Just how much did Ben Zimmer chuckle while writing this "schlong" analysis for Politico? Well, no matter how much he was laughing, he did manage to write in a serious tone on the subject...which made it come off even funnier than was probably intended. At first Zimmer slams Donald Trump for his use of the term "schlonged" but ends up exonerating him when other examples of the slang word being used as a synonym for "defeat" were found.
Speaking in Grand Rapids, Michigan, on Monday, Trump assailed Hillary Clinton for losing the Democratic nomination to Barack Obama in 2008. “She was favored to win and she got schlonged,” he said.

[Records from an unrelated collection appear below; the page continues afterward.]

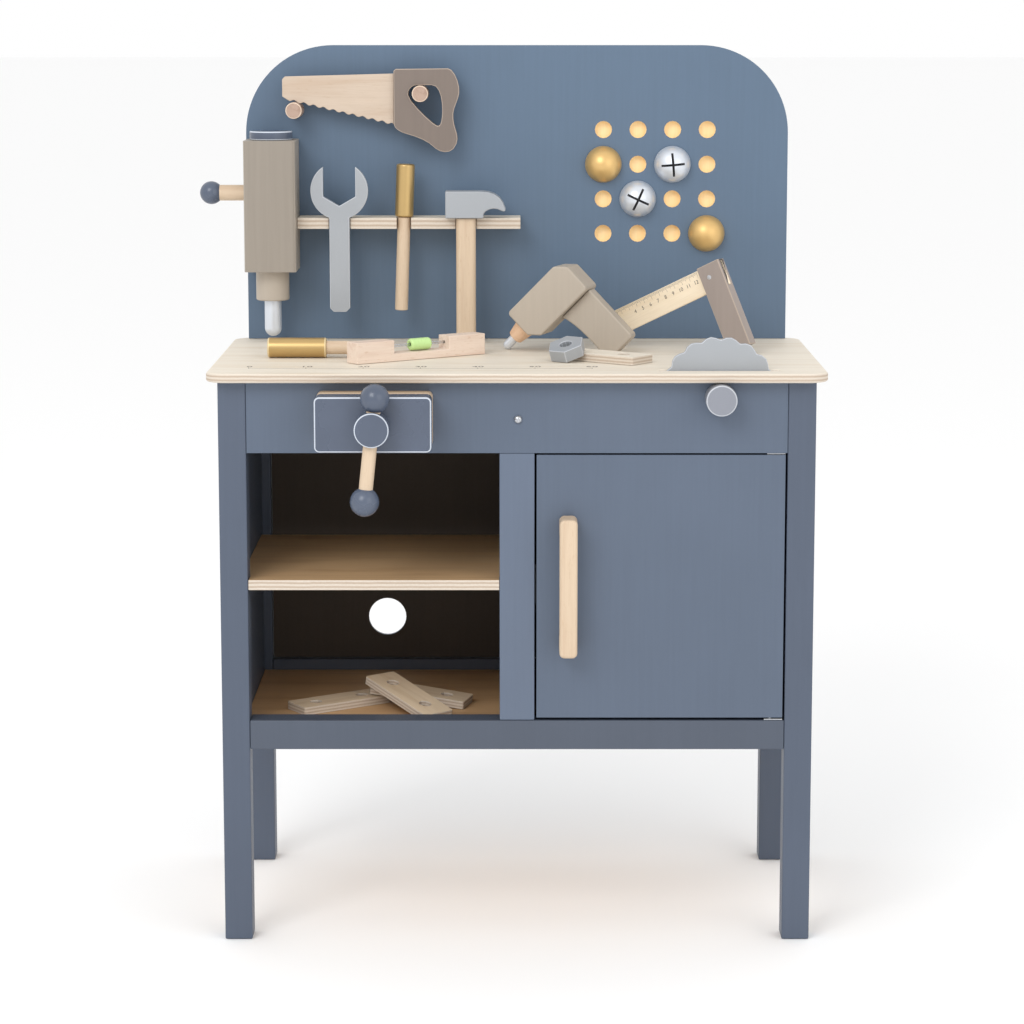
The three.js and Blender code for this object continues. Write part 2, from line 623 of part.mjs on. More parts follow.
function addSawPegs() {
  for (const [side, { x, z }] of [['left', PEG_LEFT], ['right', PEG_RIGHT]]) {
    const peg = rod([x, ON_BOARD - SAW_PEG_REACH, z], [x, ON_BOARD, z], SAW_PEG_RADIUS, undefined, 20);
    add(`saw_peg_${side}`, peg, beech);
  }
}

// ---- Hand saw on its two pegs ----
function addHandSaw() {
  const peg = PEG_RIGHT;
  const tip = PEG_LEFT;
  const bladeEnd = peg.x - 27.6; // where the blade meets the handle
  const handle = new THREE.Shape();
  handle.moveTo(bladeEnd + 2, peg.z + 25.4);
  handle.lineTo(peg.x + 29, peg.z + 26);
  handle.bezierCurveTo(peg.x + 35, peg.z + 26, peg.x + 42, peg.z + 10, peg.x + 40.5, peg.z);
  handle.bezierCurveTo(peg.x + 39, peg.z - 9, peg.x + 33, peg.z - 16, peg.x + 34.3, peg.z - 26);
  handle.bezierCurveTo(peg.x + 35, peg.z - 37, peg.x + 41, peg.z - 43, peg.x + 37.6, peg.z - 52);
  handle.bezierCurveTo(peg.x + 34, peg.z - 63, peg.x + 22, peg.z - 62, peg.x + 16, peg.z - 57);
  handle.bezierCurveTo(peg.x + 5, peg.z - 46, peg.x - 8, peg.z - 44, peg.x - 19.4, peg.z - 40);
  handle.bezierCurveTo(peg.x - 25, peg.z - 37, bladeEnd, peg.z - 35, bladeEnd, peg.z - 30);
  handle.lineTo(bladeEnd, peg.z + 23.4);
  const hang = SAW_PEG_RADIUS + GAP; // the top of the grip hole rests on the peg
  const grip = new THREE.Shape();
  grip.moveTo(peg.x - 12.6, peg.z - 1);
  grip.bezierCurveTo(peg.x - 12.8, peg.z + 5, peg.x - 8, peg.z + hang, peg.x - 3, peg.z + hang);
  grip.lineTo(peg.x + 12, peg.z + hang);
  grip.bezierCurveTo(peg.x + 20, peg.z + hang, peg.x + 23, peg.z - 4, peg.x + 23, peg.z - 18);
  grip.bezierCurveTo(peg.x + 22.6, peg.z - 27, peg.x + 21.6, peg.z - 34, peg.x + 18, peg.z - 33.5);
  grip.bezierCurveTo(peg.x + 14, peg.z - 33, peg.x - 12.4, peg.z - 8, peg.x - 12.6, peg.z - 1);
  const y0 = HAND_SAW_Y - HAND_SAW.handle / 2;
  const y1 = y0 + HAND_SAW.handle;
  add('hand_saw_handle', cut(upright(handle, y0, y1, 5), upright(grip, y0 - 1, y1 + 1, 5)), taupePaint);

  const blade = new THREE.Shape();
  const bladeLeft = tip.x - 12.5;
  const bladeRight = bladeEnd - GAP;
  blade.moveTo(bladeRight, peg.z + 20.6);
  blade.lineTo(bladeLeft + 3, peg.z + 17.6);
  blade.lineTo(bladeLeft, peg.z + 14.6);
  blade.lineTo(bladeLeft, peg.z - 3);
  const edgeStart = tip.x - HAND_SAW.toothPitch / 2;
  const steps = Math.floor((bladeRight - edgeStart) / (HAND_SAW.toothPitch / 6));
  for (let i = 0; i <= steps; i += 1) {
    const x = edgeStart + (i * HAND_SAW.toothPitch) / 6;
    const phase = (2 * Math.PI * (x - tip.x)) / HAND_SAW.toothPitch;
    const line = tip.z + SAW_PEG_RADIUS + 2.1 - HAND_SAW.slope * (x - tip.x);
    blade.lineTo(x, line - HAND_SAW.toothWave * (1 - Math.cos(phase)));
  }
  blade.lineTo(bladeRight, peg.z - 32);
  const bladeY = HAND_SAW_Y - HAND_SAW.blade / 2;
  add('hand_saw_blade', upright(blade, bladeY, bladeY + HAND_SAW.blade), plywood);
}

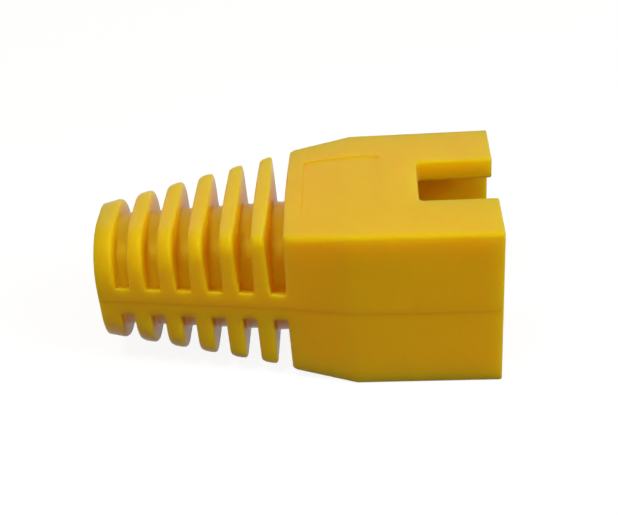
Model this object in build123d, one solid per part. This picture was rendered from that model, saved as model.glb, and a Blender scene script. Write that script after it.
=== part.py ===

To describe Clinton’s loss to Obama in the primaries, Trump chose a slangy verb derived from “schlong,” a Yiddish word for “penis,” in turn from German “schlange,” meaning “snake.” It’s a word that he seems to enjoy, as he used it in a 2011 interview to describe another electoral defeat. When Jane Corwin, the Republican candidate for a House seat in New York, lost to Kathy Hochul in a special election, that, too, was “getting schlonged” in Trump-speak.
Slang dictionaries only record “schlong” as a noun, not a verb, so is “getting schlonged” simply a peculiarity of Trump’s loose-lipped lexicon? Harvard University cognitive scientist Steven Pinker suggested as much in an interview with the Washington Post, surmising that “schlong” as a verb was a misappropriation of Yiddish: Trump may have “reached for what he thought was a Yinglish word for ‘beat’ and inadvertently coined an obscene one,” Pinker said.
Yeah, it is written in stone that "schlong" can only be used as a noun. As for Trump somehow incorrectly using it as a synonym for "beat," Zimmer quickly exonerates him on that score since similar examples of that usage were found:
While the expression is rare, it has in fact shown up in earlier political contexts, typically from New Yorkers like Trump. The Post notes that Neal Conan, host of NPR’s Talk of the Nation, said in a 2011 broadcast that the 1984 Democratic ticket of Walter Mondale and Geraldine Ferraro “went on to get schlonged at the polls.” And on Fox News in 2006, Dick Morris warned that President George W. Bush was “going to get schlonged” in the midterm elections.
Listen to Neal Conan's peculiar NPRish pronunciation of "schlonged."
Apparently Trump's use of "schlonged" to mean "beat" or defeat" was also used almost 50 years ago:
Long before that, the phrase made an appearance in New York City collegiate politics. The Daily Mail uncovered a 1967 article in the student newspaper of the City College of New York in which Ellen Turkish, a candidate on the losing slate for student council, said, “We got schlonged.” (As Ellen T. Comisso, she would go on to a distinguished career as a political scientist.)
Finally a hopeful note from Zimmer of what he hopes will be Trump's fate...ironically also again validating his usage of "schlonged":
Will Trump suffer any long-term political fallout over “schlong-gate”? His polling numbers do not seem affected even by his most outrageous statements, so his latest choice of words likely won’t matter, at least in the short term. But over time, his vulgarisms may paint him as rhetorically unpresidential, and he could be the one getting schlonged in the polls.
And is it true that Politico got badly schlonged by its former lethargic labor reporter, Mike Elk? A report has circulated that he has been bragging that he schlonged Politico to the tune of $40,000 on his way out their exit door after months of performing no work.